▶ **Directions**
From the line with "tile = plate() + nose_block() + centre_rib()" to the line with "if empty is", both lines included, set down exactly those lines, please, and no others.

## BEGIN

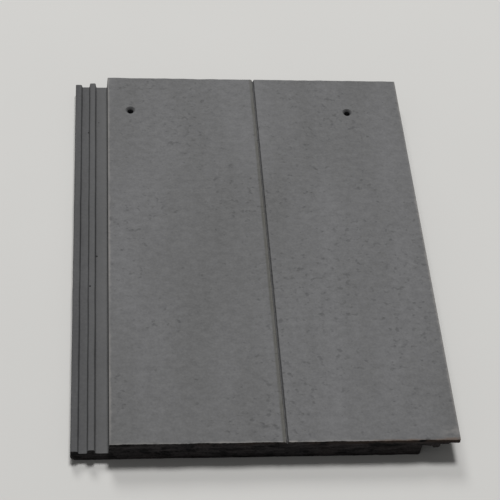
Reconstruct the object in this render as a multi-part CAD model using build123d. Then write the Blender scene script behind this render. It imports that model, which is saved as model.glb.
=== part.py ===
from build123d import *
import os

# Flat interlocking roof tile, moulded in one piece, with a false joint down its middle.
# Lengths are in millimetres. X runs across the roof, from the underlock on the left to the
# overlap lip on the right. Y runs up the slope, from the nose to the head. Z is the tile's
# thickness. The origin is at the middle of the tile, in the plane of the nose's underside.

# Overall size
tile_length = 432.0
cover_width = 300.0             # spacing of the tiles in one course
nose_thickness = 24.0           # top face to the nose's underside
plate_thickness = 13.5          # top face to the hollow underside
joint_gap = 2.4                 # open joint between a lip's tip and the next tile's face

# False joint, a groove that makes one tile look like two
groove_depth = 2.8
groove_floor_width = 0.6
groove_flank_lean = 0.9         # sideways lean of each flank over the groove's depth
groove_shoulder_round = 2.2     # left shoulder, which rolls into the groove
groove_arris_round = 0.3        # right shoulder

# Overlap lip on the right side
lip_root_thickness = 9.8        # over the next tile's outer rib
lip_middle_thickness = 7.6      # over its middle rib
lip_tip_thickness = 5.8         # over its inner channel
lip_clearance = 0.8             # between the lip's underside and the ribs below it
drip_side_clearance = 1.5       # beside the lip's drip rib in its channel
drip_floor_clearance = 1.2      # below the drip rib

# Underlock on the left side: outer rib, outer channel, middle rib, inner channel
outer_rib_width = 6.0
outer_channel_width = 8.5
middle_rib_width = 5.5
inner_channel_width = 12.4      # up to the wall below the face's left edge
channel_depth = 3.4             # below the outer rib's top
channel_floor_thickness = 4.0
underlock_end_gap = 2.0         # between the underlock's edge and the tile before it
underlock_wall = 4.0            # underlock's underside carries on below the face by this much

# Ribs and bars below the plate
side_rib_width = 8.0            # along the root of the lip
centre_rib_width = 22.0         # below the false joint
centre_rib_depth = 3.5
weather_bar_width = 9.0         # across the tile, behind the nose
weather_bar_clearance = 2.0     # above the tile of the course below
weather_bar_spacing = 24.0
first_weather_bar_gap = 19.0    # from the nose's back to the middle of the first bar
weather_bar_count = 2

# Nose
nose_depth = 24.0               # length of the solid nose up the slope

# Nibs that hang the tile on its batten
nib_spacing = 140.0             # between the middles of the two nibs
nib_width = 46.0
nib_depth = 13.0                # along the slope, at the nib's foot
nib_back_slope = 6.0            # extra length at the nib's root
nib_end_slope = 3.0             # extra width at each end of the root
batten_face_setback = 26.0      # from the head to the nibs' flat batten face
batten_width = 50.0
seat_length = 24.0              # bearing seat on the batten, in front of each nib

# Nail holes, above the batten
nail_hole_radius = 3.0
nail_side_distance = 15.0       # from the side rib to the middle of the hole beside it
nail_setback = 20.0             # from the batten face down the slope
nail_mouth_radius = 5.0
nail_mouth_depth = 2.0

# Rounds and draft
arris_round = 0.8               # long edges of the top face
rib_round = 1.2                 # tops of the ribs and the lip's tip
channel_round = 1.0             # floors of the channels
underside_round = 1.8           # edges and corners of the moulded underside
nose_corner_round = 5.0         # outer bottom corner of the nose at the underlock
draft = 0.7                     # sideways lean of each rib's flank
nose_back_draft = 3.0           # lean of the nose's back over its height

# Positions that follow from the sizes above
outer_channel_start = outer_rib_width
middle_rib_start = outer_channel_start + outer_channel_width
inner_channel_start = middle_rib_start + middle_rib_width
underlock_width = inner_channel_start + inner_channel_width
tile_width = cover_width + underlock_width - joint_gap
left = -tile_width / 2
right = tile_width / 2
nose = -tile_length / 2
head = tile_length / 2
top = nose_thickness
plate_underside = top - plate_thickness
face_left = left + underlock_width
next_left = left + cover_width
lip_root = next_left - underlock_end_gap
groove_middle = (face_left + right) / 2
outer_rib_top = top - lip_root_thickness - lip_clearance
middle_rib_top = top - lip_middle_thickness - lip_clearance
channel_floor = outer_rib_top - channel_depth
bearing_height = channel_floor - channel_floor_thickness
batten_face = head - batten_face_setback
nail_line = batten_face - nail_setback
nail_offset = lip_root - side_rib_width - nail_side_distance
overlap = 1.0                   # how far joined forms reach into each other


# Outlines are lists of (x, z, corner radius).

def underlock_top():
    """Top of the underlock, from its outer edge to the left edge of the top face."""
    middle_rib_end = left + inner_channel_start
    return [
        (left, outer_rib_top, rib_round),
        (left + outer_channel_start, outer_rib_top, rib_round),
        (left + outer_channel_start + draft, channel_floor, channel_round),
        (left + middle_rib_start - draft, channel_floor, channel_round),
        (left + middle_rib_start, middle_rib_top, rib_round),
        (middle_rib_end, middle_rib_top, rib_round),
        (middle_rib_end + draft, channel_floor, channel_round),
        (face_left - draft, channel_floor, channel_round),
        (face_left, top, arris_round),
    ]


def false_joint():
    """Groove in the top face, midway between the open joints on either side of the tile."""
    floor_left = groove_middle - groove_floor_width / 2
    floor_right = groove_middle + groove_floor_width / 2
    return [
        (floor_left - groove_flank_lean, top, groove_shoulder_round),
        (floor_left, top - groove_depth, 0),
        (floor_right, top - groove_depth, 0),
        (floor_right + groove_flank_lean, top, groove_arris_round),
    ]


def overlap_lip():
    """Lip from the top face round its tip to its root, shaped to the next tile's underlock."""
    drip_left = next_left + outer_channel_start + drip_side_clearance
    drip_right = next_left + middle_rib_start - drip_side_clearance
    drip_bottom = channel_floor + drip_floor_clearance
    tip_left = next_left + inner_channel_start + drip_side_clearance
    return [
        (right, top, arris_round),
        (right, top - lip_tip_thickness, rib_round),
        (tip_left, top - lip_tip_thickness, rib_round),
        (tip_left - draft, top - lip_middle_thickness, arris_round),
        (drip_right + draft, top - lip_middle_thickness, channel_round),
        (drip_right, drip_bottom, rib_round),
        (drip_left, drip_bottom, rib_round),
        (drip_left - draft, top - lip_root_thickness, channel_round),
        (lip_root, top - lip_root_thickness, channel_round),
    ]


def plate_underside_outline():
    """Underside behind the nose: the side rib, the hollow plate and the underlock's floor."""
    side_rib_left = lip_root - side_rib_width
    underlock_inner = face_left + underlock_wall
    return [
        (lip_root, bearing_height, underside_round),
        (side_rib_left, bearing_height, underside_round),
        (side_rib_left - draft, plate_underside, underside_round),
        (underlock_inner + draft, plate_underside, underside_round),
        (underlock_inner, bearing_height, underside_round),
        (left, bearing_height, underside_round),
    ]


def nose_underside_outline():
    """Underside of the nose, flat from the lip's root to the underlock's rounded corner."""
    return [
        (lip_root, 0, underside_round),
        (left, 0, nose_corner_round),
    ]


def section(underside):
    """Cross-section of the tile, with the given underside."""
    outline = underlock_top() + false_joint() + overlap_lip() + underside
    corners = [(x, z) for x, z, radius in outline]
    radii = [radius for x, z, radius in outline]
    line = FilletPolyline(*corners, radius=radii, close=True)
    return Plane.XZ * make_face(line)


def run(face, start, end):
    """Solid that carries a cross-section up the slope from start to end."""
    return Pos(0, start, 0) * extrude(face, amount=end - start, dir=(0, 1, 0))


def plate():
    """Plate of constant cross-section, from the nose to the head."""
    return run(section(plate_underside_outline()), nose, head)


def nose_block():
    """Full-thickness nose, whose back leans towards the head."""
    depth = nose_depth + nose_back_draft
    block = run(section(nose_underside_outline()), nose, nose + depth)
    lean = Plane(
        origin=(0, nose + nose_depth, 0),
        x_dir=(1, 0, 0),
        z_dir=(0, -plate_underside, nose_back_draft),
    )
    return split(block, bisect_by=lean, keep=Keep.TOP)


def centre_rib():
    """Rib below the false joint, from the nose to just short of the batten."""
    bottom = plate_underside - centre_rib_depth
    half = centre_rib_width / 2
    outline = [
        (groove_middle - half, bottom),
        (groove_middle + half, bottom),
        (groove_middle + half + draft, plate_underside + overlap),
        (groove_middle - half - draft, plate_underside + overlap),
    ]
    face = Plane.XZ * make_face(Polyline(*outline, close=True))
    return run(face, nose + nose_depth, batten_face - batten_width)


def weather_bars():
    """Bars across the underside that stop wind-driven water, within the head lap."""
    bar_left = face_left + underlock_wall - overlap
    bar_right = lip_root - side_rib_width + overlap
    half_foot = weather_bar_width / 2 - draft
    half_root = weather_bar_width / 2 + draft
    outline = [
        (-half_foot, weather_bar_clearance),
        (half_foot, weather_bar_clearance),
        (half_root, plate_underside + overlap),
        (-half_root, plate_underside + overlap),
    ]
    face = Plane.YZ * make_face(Polyline(*outline, close=True))
    bar = Pos(bar_left, 0, 0) * extrude(face, amount=bar_right - bar_left)
    bars = []
    for number in range(weather_bar_count):
        middle = nose + nose_depth + first_weather_bar_gap + number * weather_bar_spacing
        bars.append(Pos(0, middle, 0) * bar)
    return bars


def drafted_block(start, end, foot_height, back_slope):
    """Block below the plate: its lower end stands square to the slope and its other sides lean."""
    root_height = plate_underside + overlap
    half_foot = nib_width / 2
    half_root = half_foot + nib_end_slope
    side_outline = [
        (start, foot_height),
        (end, foot_height),
        (end + back_slope, root_height),
        (start, root_height),
    ]
    end_outline = [
        (-half_foot, foot_height),
        (half_foot, foot_height),
        (half_root, root_height),
        (-half_root, root_height),
    ]
    side_face = Plane.YZ * make_face(Polyline(*side_outline, close=True))
    end_face = Plane.XZ * make_face(Polyline(*end_outline, close=True))
    return extrude(side_face, amount=half_root, both=True) & run(end_face, start, end + back_slope)


def nib():
    """Nib with its seat: a square face down the slope and sloping back and ends."""
    hook = drafted_block(batten_face, batten_face + nib_depth, 0, nib_back_slope)
    foot_edges = hook.edges().group_by(Axis.Z)[0]
    hook = fillet(foot_edges.sort_by(Axis.Y)[1:], underside_round)
    seat = drafted_block(batten_face - seat_length, batten_face + overlap, bearing_height, 0)
    return hook + seat


def nail_hole():
    """Nail hole with a dished mouth in the top face."""
    shaft = Pos(0, 0, top / 2) * Cylinder(nail_hole_radius, top + 2 * overlap)
    mouth = Pos(0, 0, top - nail_mouth_depth / 2) * Cone(
        nail_hole_radius, nail_mouth_radius, nail_mouth_depth
    )
    return shaft + mouth


tile = plate() + nose_block() + centre_rib()
for bar in weather_bars():
    tile += bar
for side in (-1, 1):
    tile += Pos(side * nib_spacing / 2, 0, 0) * nib()
for side in (-1, 1):
    tile -= Pos(side * nail_offset, nail_line, 0) * nail_hole()

os.makedirs("parts", exist_ok=True)
export_step(tile, "parts/roof_tile.step")
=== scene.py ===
import math

import bmesh
import bpy
from mathutils import Matrix, Vector, noise


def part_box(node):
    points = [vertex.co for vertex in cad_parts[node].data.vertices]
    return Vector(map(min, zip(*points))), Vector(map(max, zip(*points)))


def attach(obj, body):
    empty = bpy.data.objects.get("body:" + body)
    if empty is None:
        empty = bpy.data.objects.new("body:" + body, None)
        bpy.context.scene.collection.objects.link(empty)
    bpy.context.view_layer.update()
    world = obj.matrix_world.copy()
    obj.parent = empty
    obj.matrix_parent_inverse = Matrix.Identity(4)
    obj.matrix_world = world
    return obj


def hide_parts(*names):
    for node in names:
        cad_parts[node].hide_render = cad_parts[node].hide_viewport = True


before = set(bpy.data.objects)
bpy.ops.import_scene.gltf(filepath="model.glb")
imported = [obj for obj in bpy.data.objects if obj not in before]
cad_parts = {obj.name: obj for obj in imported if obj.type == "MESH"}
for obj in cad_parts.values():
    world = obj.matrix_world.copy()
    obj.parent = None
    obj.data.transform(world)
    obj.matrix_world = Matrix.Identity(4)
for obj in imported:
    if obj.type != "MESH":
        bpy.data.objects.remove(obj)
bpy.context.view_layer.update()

bl_info = {
    "name": "Clay roof tile",
    "version": (1, 0, 0),
    "blender": (4, 5, 0),
    "location": "View3D > Sidebar > Roof tile",
    "description": "Gives a flat interlocking clay roof tile its rough edges and fired surfaces",
    "category": "Object",
}

MM = 0.001
NODE = "roof_tile"
BARE = "bare_clay"                      # vertex value: share of slip that has chipped off
SLIP, CUT, MOULDED = range(3)           # material slots of the tile's mesh
X, Y, Z = range(3)                      # axes: across the roof, up the slope, out of the roof

# Places on the tile
LOW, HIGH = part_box(NODE)
TOP = HIGH.z
NOSE = LOW.y
HEAD = HIGH.y
UNDERLOCK_WIDTH = 32.4 * MM             # stepped left side that the next tile covers
FACE_LEFT = LOW.x + UNDERLOCK_WIDTH
ARRIS = 0.8 * MM                        # round along the face's long edges
GROOVE_X = (FACE_LEFT + HIGH.x) / 2     # middle of the false joint's floor
GROOVE_LEFT = GROOVE_X - 2.9 * MM       # where its rounded left shoulder starts
GROOVE_RIGHT = GROOVE_X + 1.5 * MM
FACE_FOOT = TOP - 3 * MM                # just below the false joint's floor
BROWN_START = HIGH.x - 80 * MM          # the nose's arris is brown from here to the lip's tip
BROWN_FADE = 14 * MM

# Mesh
MERGE = 0.002 * MM                      # vertices nearer than this are one
SLIVER = 0.01 * MM                      # edges shorter than this are taken out
FLAT_ANGLE = math.radians(0.3)
SHARP_ANGLE = math.radians(38)
END_SLACK = 0.05 * MM                   # what lies this near the nose or the head is in it
SIDE_SLACK = 0.1 * MM                   # what lies this far outside the weather face is on it
END_FACING = 0.9                        # least y, either way, of the normal of a cut face
UP_FACING = 0.3                         # least z of the normal of a face that the slip covers
RIM_ROWS = 5                            # rows of the finest squares, up from the nose
HEAD_COARSER = 3                        # the head's squares, against the nose's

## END

▶ **Output for this task**
tile = plate() + nose_block() + centre_rib()
for bar in weather_bars():
    tile += bar
for side in (-1, 1):
    tile += Pos(side * nib_spacing / 2, 0, 0) * nib()
for side in (-1, 1):
    tile -= Pos(side * nail_offset, nail_line, 0) * nail_hole()

os.makedirs("parts", exist_ok=True)
export_step(tile, "parts/roof_tile.step")
=== scene.py ===
import math

import bmesh
import bpy
from mathutils import Matrix, Vector, noise


def part_box(node):
    points = [vertex.co for vertex in cad_parts[node].data.vertices]
    return Vector(map(min, zip(*points))), Vector(map(max, zip(*points)))


def attach(obj, body):
    empty = bpy.data.objects.get("body:" + body)
    if empty is None:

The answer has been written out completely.